Fourteen impossible crimes from the American masters of the form.
For devotees of the Golden Age mystery, the impossible crime story represents the period’s purest form: it presents the reader with a baffling scenario (a corpse discovered in a windowless room locked from the inside, perhaps), lays out a set of increasingly confounding clues, and swiftly delivers an ingenious and satisfying solution. During the years between the two world wars, the best writers in the genre strove to outdo one another with unfathomable crime scenes and brilliant explanations, and the puzzling and clever tales they produced in those brief decades remain unmatched to this day.

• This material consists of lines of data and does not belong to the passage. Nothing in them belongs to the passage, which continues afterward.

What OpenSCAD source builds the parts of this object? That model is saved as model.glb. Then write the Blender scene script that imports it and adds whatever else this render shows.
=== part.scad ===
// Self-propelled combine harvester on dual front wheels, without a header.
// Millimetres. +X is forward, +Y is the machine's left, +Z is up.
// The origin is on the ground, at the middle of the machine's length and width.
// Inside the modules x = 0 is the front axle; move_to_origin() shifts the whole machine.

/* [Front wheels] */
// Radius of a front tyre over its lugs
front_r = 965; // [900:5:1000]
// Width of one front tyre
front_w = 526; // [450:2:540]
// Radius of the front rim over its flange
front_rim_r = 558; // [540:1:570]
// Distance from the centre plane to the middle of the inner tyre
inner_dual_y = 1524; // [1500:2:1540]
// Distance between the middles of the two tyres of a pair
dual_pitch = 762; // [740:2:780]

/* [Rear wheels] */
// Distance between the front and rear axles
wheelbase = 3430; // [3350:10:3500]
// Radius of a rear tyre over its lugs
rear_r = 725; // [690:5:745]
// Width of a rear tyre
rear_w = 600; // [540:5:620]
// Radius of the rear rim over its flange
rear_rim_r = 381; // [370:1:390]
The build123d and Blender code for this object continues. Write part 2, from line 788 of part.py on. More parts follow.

Among the Americans, some of these authors are still household names, inextricably linked to the locked room mysteries they devised: John Dickson Carr, Ellery Queen, Clayton Rawson, Stuart Palmer. Others, associated with different styles of crime fiction, also produced great works―authors including Fredric Brown, MacKinlay Kantor, Craig Rice, and Cornell Woolrich.
All of these and more can be found in Golden Age Locked Room Mysteries, selected by Edgar Award-winning mystery expert and anthologist Otto Penzler. Featuring a delightful mix of well-known writers and unjustly-forgotten masters, the fourteen tales included herein highlight the best of the American impossible crime story, promising hours of entertainment for armchair sleuths young and old.